▸ Given exercise
Only one stretch of the data below should be repeated: the lines from the line containing "function addPiece(group, name, solid, look)" through the line containing "obj.data.transform(world)", inclusive, exactly as they are.

▸ Data
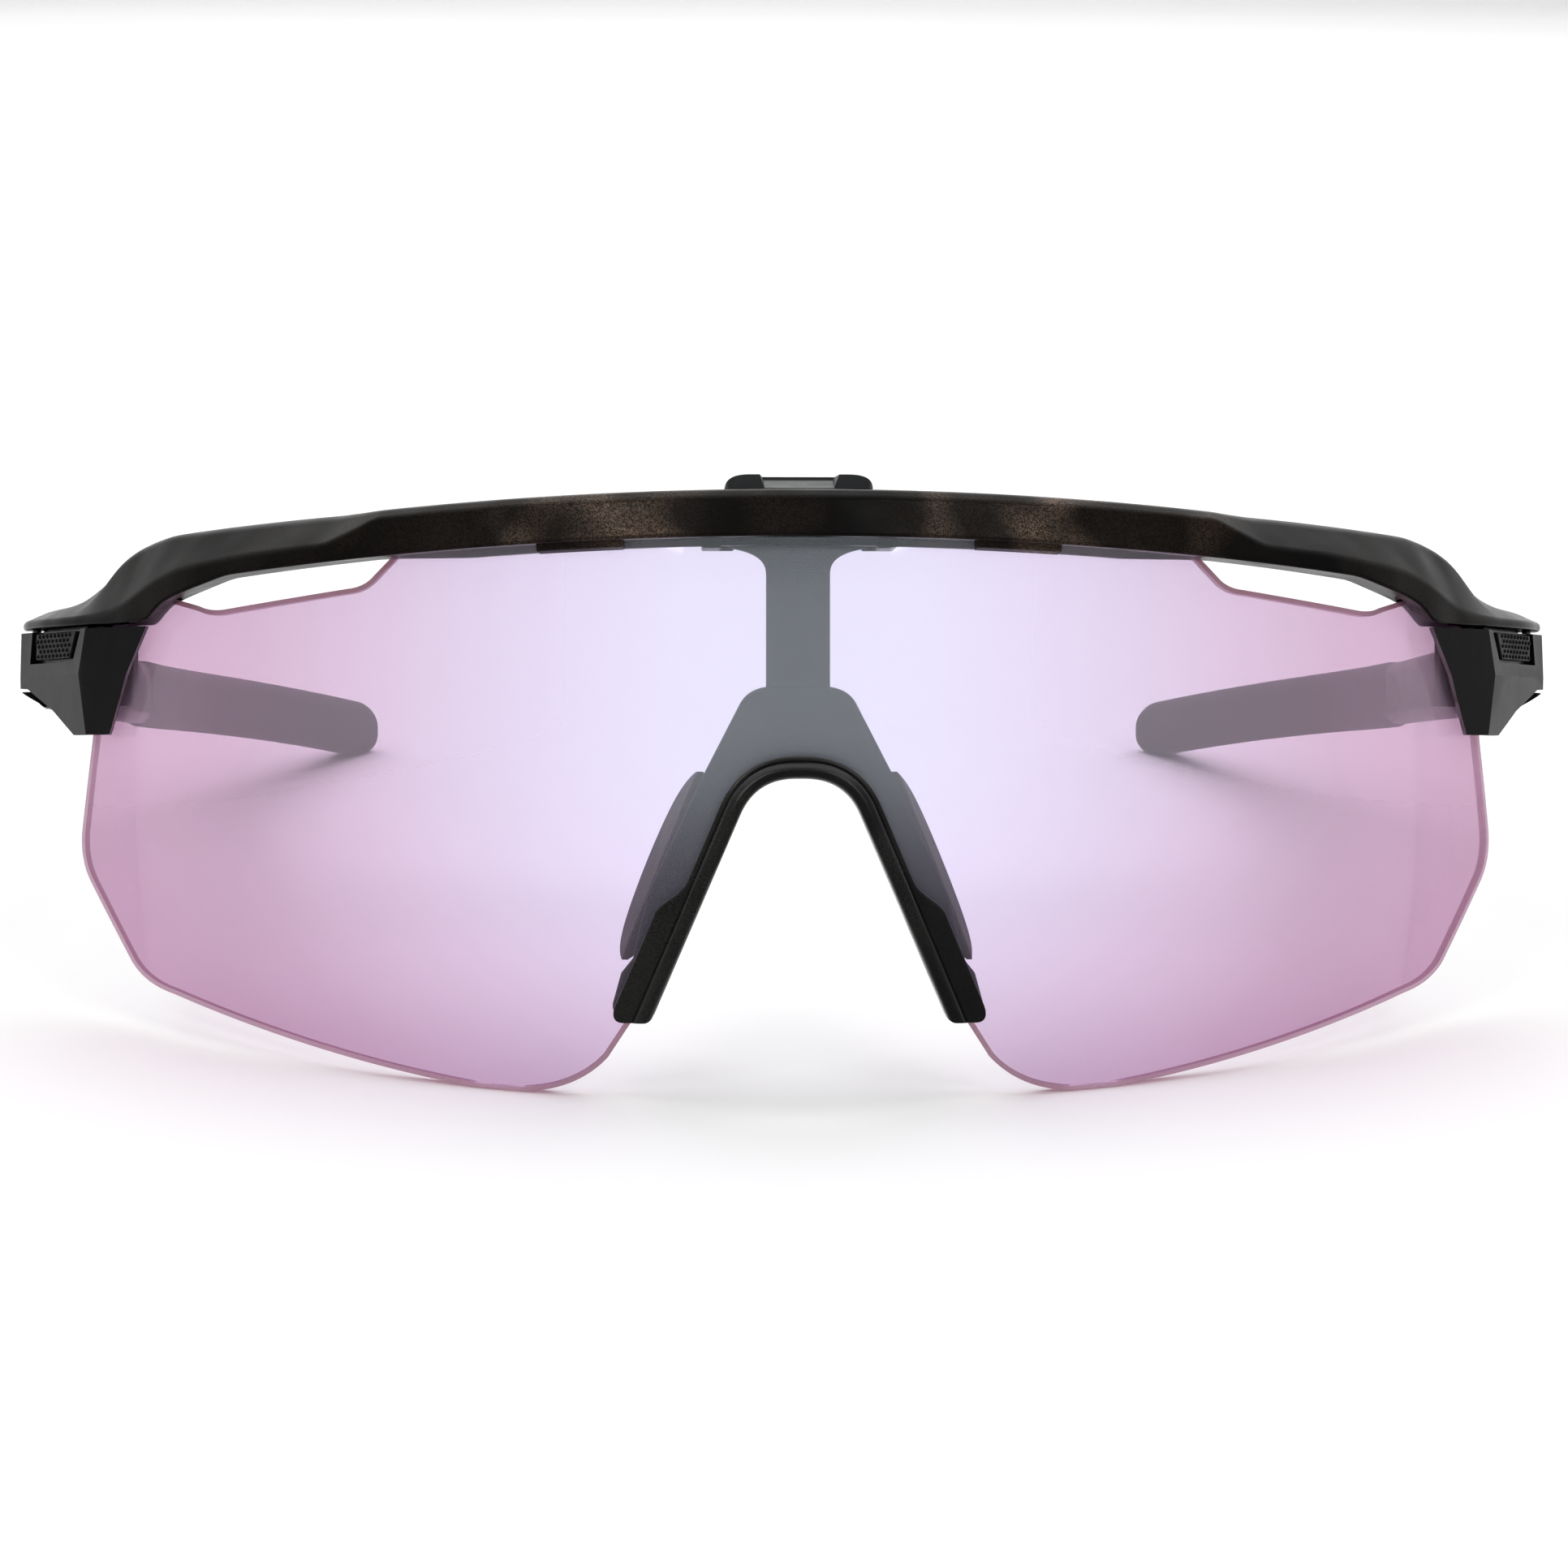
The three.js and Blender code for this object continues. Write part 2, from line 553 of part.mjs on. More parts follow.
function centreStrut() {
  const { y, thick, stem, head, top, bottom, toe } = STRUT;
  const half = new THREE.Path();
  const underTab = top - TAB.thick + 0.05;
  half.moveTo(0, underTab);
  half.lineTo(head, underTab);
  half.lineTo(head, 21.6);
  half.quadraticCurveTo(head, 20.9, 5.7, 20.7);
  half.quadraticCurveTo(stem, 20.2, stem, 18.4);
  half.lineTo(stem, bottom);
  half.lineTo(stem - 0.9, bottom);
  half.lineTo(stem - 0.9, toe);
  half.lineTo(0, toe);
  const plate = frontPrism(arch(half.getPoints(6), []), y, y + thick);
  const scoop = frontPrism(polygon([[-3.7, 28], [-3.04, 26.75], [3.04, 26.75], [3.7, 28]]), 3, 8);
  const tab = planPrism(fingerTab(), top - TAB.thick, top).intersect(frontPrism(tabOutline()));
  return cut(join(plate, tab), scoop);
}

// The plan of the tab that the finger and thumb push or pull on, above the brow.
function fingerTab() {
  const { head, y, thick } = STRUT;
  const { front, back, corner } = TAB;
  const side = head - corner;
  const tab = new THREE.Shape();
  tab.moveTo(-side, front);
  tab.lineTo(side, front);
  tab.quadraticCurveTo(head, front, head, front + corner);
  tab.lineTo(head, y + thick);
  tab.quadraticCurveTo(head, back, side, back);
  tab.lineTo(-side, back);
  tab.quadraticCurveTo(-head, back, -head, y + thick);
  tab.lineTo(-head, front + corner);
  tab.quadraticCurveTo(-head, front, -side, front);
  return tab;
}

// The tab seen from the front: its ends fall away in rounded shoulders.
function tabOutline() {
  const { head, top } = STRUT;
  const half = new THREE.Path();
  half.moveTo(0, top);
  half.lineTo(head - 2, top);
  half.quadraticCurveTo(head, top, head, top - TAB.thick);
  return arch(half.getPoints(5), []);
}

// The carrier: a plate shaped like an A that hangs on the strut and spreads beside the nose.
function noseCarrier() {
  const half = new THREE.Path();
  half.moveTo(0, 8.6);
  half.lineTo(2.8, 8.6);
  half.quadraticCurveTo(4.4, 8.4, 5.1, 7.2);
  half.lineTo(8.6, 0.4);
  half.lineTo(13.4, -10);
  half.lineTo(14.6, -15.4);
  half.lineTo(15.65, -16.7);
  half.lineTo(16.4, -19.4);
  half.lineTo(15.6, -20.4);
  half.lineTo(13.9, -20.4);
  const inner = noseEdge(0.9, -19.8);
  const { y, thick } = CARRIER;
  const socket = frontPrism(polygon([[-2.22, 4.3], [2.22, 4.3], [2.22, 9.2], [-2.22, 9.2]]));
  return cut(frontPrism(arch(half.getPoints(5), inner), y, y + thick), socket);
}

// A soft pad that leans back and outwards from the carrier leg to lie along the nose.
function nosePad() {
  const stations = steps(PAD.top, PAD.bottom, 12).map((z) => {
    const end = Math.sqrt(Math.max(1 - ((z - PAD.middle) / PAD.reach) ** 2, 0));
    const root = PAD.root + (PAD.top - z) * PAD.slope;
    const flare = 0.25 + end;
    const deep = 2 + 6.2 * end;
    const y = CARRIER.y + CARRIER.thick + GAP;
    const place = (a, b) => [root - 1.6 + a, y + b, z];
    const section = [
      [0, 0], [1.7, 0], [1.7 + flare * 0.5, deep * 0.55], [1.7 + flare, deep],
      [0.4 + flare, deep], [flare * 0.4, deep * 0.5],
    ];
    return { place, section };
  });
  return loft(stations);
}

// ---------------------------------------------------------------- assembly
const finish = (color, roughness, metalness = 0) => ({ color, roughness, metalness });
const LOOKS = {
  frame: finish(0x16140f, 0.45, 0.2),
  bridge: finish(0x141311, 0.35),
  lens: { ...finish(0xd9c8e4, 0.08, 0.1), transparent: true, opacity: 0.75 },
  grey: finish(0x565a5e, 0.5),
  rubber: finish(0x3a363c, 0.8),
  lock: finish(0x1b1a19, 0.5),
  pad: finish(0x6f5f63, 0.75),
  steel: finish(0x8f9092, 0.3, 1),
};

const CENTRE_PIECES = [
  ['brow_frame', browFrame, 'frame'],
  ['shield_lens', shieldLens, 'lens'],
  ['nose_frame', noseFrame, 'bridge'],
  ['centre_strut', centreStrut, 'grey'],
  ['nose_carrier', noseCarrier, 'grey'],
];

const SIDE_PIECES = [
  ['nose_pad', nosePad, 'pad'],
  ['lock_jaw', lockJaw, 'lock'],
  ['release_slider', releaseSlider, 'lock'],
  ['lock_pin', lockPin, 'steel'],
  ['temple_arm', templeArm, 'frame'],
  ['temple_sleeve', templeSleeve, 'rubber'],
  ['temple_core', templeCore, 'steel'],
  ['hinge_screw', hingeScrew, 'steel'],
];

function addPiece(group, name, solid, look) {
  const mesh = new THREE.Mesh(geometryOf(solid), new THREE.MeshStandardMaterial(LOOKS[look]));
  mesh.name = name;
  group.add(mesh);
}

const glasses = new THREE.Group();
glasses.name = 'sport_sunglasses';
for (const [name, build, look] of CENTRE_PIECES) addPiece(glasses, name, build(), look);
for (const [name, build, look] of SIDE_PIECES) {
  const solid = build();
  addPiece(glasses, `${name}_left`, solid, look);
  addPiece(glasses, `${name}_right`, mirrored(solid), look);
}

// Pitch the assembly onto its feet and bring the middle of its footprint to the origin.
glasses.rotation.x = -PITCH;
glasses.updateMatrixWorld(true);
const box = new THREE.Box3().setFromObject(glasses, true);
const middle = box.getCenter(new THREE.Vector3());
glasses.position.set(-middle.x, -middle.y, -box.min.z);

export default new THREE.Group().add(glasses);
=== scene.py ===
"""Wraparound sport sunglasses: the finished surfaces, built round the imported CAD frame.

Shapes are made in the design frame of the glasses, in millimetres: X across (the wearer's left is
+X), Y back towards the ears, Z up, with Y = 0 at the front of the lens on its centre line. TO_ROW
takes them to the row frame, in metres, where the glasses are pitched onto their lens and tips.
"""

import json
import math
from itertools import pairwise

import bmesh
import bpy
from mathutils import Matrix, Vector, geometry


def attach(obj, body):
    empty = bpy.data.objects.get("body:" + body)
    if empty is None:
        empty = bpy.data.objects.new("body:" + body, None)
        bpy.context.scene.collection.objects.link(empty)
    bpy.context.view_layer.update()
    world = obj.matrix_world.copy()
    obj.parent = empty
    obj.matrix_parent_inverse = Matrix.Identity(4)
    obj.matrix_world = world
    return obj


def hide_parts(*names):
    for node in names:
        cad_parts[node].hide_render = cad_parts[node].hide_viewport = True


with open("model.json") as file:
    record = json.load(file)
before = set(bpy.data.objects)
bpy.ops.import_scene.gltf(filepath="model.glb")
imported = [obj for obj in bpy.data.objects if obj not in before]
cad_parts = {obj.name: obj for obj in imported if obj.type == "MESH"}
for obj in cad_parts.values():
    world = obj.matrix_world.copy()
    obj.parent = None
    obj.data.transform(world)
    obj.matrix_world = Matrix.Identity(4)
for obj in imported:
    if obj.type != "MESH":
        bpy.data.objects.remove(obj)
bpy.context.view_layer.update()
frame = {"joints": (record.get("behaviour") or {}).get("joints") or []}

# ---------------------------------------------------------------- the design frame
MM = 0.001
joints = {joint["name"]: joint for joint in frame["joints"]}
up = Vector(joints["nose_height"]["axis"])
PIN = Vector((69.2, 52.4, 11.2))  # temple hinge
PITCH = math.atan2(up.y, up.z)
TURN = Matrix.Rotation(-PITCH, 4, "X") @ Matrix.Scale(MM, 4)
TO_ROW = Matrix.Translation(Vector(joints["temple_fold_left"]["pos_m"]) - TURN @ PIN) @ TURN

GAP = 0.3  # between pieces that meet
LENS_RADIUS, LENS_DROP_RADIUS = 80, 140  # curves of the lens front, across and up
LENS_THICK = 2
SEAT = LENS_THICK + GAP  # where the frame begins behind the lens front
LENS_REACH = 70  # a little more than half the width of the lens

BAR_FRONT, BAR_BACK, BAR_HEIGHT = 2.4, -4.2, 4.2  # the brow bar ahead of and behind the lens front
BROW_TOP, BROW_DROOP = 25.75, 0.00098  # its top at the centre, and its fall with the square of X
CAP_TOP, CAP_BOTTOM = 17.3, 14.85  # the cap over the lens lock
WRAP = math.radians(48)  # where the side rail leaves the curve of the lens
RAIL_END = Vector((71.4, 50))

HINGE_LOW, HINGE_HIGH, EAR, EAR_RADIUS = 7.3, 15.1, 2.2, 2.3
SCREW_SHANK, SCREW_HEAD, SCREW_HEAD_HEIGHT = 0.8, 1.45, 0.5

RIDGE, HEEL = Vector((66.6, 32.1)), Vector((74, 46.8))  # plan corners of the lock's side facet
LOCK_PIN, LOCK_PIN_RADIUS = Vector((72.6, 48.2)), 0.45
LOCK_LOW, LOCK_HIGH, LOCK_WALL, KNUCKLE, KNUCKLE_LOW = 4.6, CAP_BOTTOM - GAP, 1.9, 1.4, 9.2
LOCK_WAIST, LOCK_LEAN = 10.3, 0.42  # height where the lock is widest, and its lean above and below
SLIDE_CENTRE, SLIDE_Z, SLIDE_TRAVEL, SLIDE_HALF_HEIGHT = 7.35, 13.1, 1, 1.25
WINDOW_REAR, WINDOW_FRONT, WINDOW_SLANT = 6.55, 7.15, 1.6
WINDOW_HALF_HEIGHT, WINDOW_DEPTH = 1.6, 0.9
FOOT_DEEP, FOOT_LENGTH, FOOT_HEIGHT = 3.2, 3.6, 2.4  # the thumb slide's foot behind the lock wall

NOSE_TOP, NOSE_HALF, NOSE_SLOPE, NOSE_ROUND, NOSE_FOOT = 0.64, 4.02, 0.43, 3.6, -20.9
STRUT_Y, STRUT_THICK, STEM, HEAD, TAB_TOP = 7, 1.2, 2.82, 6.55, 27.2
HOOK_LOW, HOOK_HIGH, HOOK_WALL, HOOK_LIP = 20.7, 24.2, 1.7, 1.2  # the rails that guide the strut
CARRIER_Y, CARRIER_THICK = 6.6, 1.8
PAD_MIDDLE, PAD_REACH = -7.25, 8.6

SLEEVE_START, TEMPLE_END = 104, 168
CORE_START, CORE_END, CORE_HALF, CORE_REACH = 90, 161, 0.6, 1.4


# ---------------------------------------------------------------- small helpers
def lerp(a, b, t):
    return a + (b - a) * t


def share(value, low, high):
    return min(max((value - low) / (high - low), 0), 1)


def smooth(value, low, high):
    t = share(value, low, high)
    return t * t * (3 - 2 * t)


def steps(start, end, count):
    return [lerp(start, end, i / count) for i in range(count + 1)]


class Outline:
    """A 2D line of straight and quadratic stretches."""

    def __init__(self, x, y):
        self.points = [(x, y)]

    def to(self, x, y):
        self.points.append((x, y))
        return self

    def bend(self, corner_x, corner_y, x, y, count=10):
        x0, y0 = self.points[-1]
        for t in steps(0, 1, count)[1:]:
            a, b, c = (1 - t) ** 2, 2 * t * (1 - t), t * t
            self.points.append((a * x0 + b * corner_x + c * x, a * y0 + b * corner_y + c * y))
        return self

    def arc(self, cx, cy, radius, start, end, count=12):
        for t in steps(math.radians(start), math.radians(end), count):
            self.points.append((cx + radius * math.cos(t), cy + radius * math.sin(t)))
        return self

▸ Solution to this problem
function addPiece(group, name, solid, look) {
  const mesh = new THREE.Mesh(geometryOf(solid), new THREE.MeshStandardMaterial(LOOKS[look]));
  mesh.name = name;
  group.add(mesh);
}

const glasses = new THREE.Group();
glasses.name = 'sport_sunglasses';
for (const [name, build, look] of CENTRE_PIECES) addPiece(glasses, name, build(), look);
for (const [name, build, look] of SIDE_PIECES) {
  const solid = build();
  addPiece(glasses, `${name}_left`, solid, look);
  addPiece(glasses, `${name}_right`, mirrored(solid), look);
}

// Pitch the assembly onto its feet and bring the middle of its footprint to the origin.
glasses.rotation.x = -PITCH;
glasses.updateMatrixWorld(true);
const box = new THREE.Box3().setFromObject(glasses, true);
const middle = box.getCenter(new THREE.Vector3());
glasses.position.set(-middle.x, -middle.y, -box.min.z);

export default new THREE.Group().add(glasses);
=== scene.py ===
"""Wraparound sport sunglasses: the finished surfaces, built round the imported CAD frame.

Shapes are made in the design frame of the glasses, in millimetres: X across (the wearer's left is
+X), Y back towards the ears, Z up, with Y = 0 at the front of the lens on its centre line. TO_ROW
takes them to the row frame, in metres, where the glasses are pitched onto their lens and tips.
"""

import json
import math
from itertools import pairwise

import bmesh
import bpy
from mathutils import Matrix, Vector, geometry


def attach(obj, body):
    empty = bpy.data.objects.get("body:" + body)
    if empty is None:
        empty = bpy.data.objects.new("body:" + body, None)
        bpy.context.scene.collection.objects.link(empty)
    bpy.context.view_layer.update()
    world = obj.matrix_world.copy()
    obj.parent = empty
    obj.matrix_parent_inverse = Matrix.Identity(4)
    obj.matrix_world = world
    return obj


def hide_parts(*names):
    for node in names:
        cad_parts[node].hide_render = cad_parts[node].hide_viewport = True


with open("model.json") as file:
    record = json.load(file)
before = set(bpy.data.objects)
bpy.ops.import_scene.gltf(filepath="model.glb")
imported = [obj for obj in bpy.data.objects if obj not in before]
cad_parts = {obj.name: obj for obj in imported if obj.type == "MESH"}
for obj in cad_parts.values():
    world = obj.matrix_world.copy()
    obj.parent = None
    obj.data.transform(world)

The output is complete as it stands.